# REQUIREMENT
In the entries that follow, the first line to write out is the one containing "Keep writing the", and the last is the one containing "tinted glaze, glassy". Reproduce that stretch exactly, with nothing before or after it.

Start of STORED RECORDS

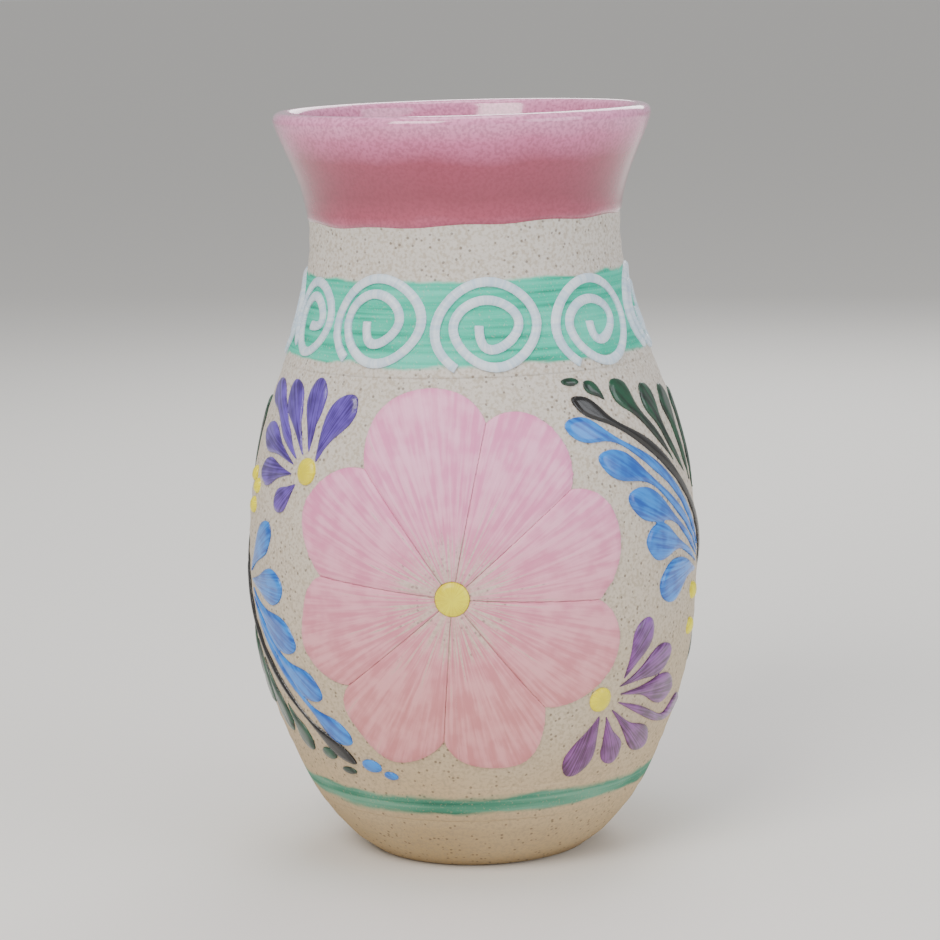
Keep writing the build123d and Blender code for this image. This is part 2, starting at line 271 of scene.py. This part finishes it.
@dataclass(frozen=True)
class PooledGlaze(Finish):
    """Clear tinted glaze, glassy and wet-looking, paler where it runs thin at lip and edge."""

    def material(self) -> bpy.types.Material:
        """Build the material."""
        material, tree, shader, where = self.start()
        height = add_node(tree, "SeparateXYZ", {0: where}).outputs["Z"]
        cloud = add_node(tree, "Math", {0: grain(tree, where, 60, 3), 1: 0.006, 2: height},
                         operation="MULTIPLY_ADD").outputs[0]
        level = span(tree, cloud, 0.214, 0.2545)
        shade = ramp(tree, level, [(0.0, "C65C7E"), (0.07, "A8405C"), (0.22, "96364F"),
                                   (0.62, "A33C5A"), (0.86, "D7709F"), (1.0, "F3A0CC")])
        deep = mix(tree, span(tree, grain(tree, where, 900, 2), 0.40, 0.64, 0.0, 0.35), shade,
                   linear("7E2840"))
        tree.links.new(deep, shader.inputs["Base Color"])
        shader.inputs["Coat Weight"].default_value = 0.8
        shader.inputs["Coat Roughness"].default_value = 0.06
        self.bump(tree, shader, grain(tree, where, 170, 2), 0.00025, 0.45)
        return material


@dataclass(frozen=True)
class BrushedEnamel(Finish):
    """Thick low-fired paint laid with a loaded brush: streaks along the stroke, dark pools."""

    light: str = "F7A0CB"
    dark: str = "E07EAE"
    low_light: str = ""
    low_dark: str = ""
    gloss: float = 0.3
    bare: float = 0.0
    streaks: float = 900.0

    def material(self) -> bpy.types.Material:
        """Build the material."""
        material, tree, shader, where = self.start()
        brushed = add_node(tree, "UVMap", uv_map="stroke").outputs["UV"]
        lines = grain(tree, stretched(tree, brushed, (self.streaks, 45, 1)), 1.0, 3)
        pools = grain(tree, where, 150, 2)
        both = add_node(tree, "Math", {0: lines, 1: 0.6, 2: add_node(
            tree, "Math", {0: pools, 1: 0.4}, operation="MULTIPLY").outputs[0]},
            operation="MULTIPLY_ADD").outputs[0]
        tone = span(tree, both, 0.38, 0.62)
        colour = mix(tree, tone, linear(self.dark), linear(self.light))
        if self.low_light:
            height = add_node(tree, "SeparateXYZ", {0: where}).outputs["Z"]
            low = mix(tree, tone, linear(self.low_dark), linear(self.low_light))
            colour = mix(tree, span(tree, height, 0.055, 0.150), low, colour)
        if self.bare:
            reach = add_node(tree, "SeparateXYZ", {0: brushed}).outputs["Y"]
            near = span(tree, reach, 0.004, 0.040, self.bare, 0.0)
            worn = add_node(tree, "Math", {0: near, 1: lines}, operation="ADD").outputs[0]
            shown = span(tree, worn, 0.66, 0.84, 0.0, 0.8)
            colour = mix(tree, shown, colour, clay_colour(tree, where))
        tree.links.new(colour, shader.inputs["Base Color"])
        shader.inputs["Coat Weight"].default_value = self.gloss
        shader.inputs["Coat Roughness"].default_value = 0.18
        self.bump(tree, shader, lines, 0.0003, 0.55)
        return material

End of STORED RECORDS
Start of STORED RECORDS

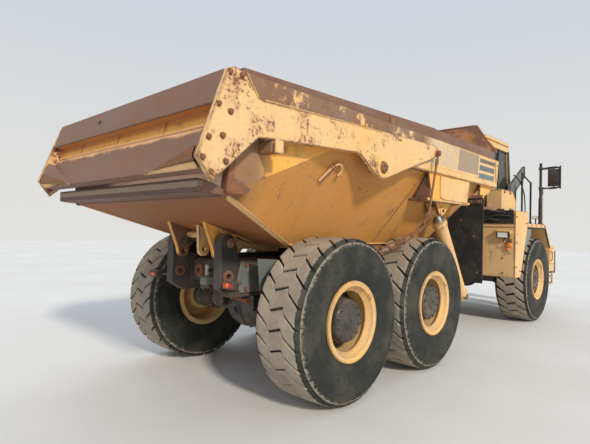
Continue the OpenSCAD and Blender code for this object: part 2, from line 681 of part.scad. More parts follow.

End of STORED RECORDS

# FINAL RESULT
Keep writing the build123d and Blender code for this image. This is part 2, starting at line 271 of scene.py. This part finishes it.
@dataclass(frozen=True)
class PooledGlaze(Finish):
    """Clear tinted glaze, glassy and wet-looking, paler where it runs thin at lip and edge."""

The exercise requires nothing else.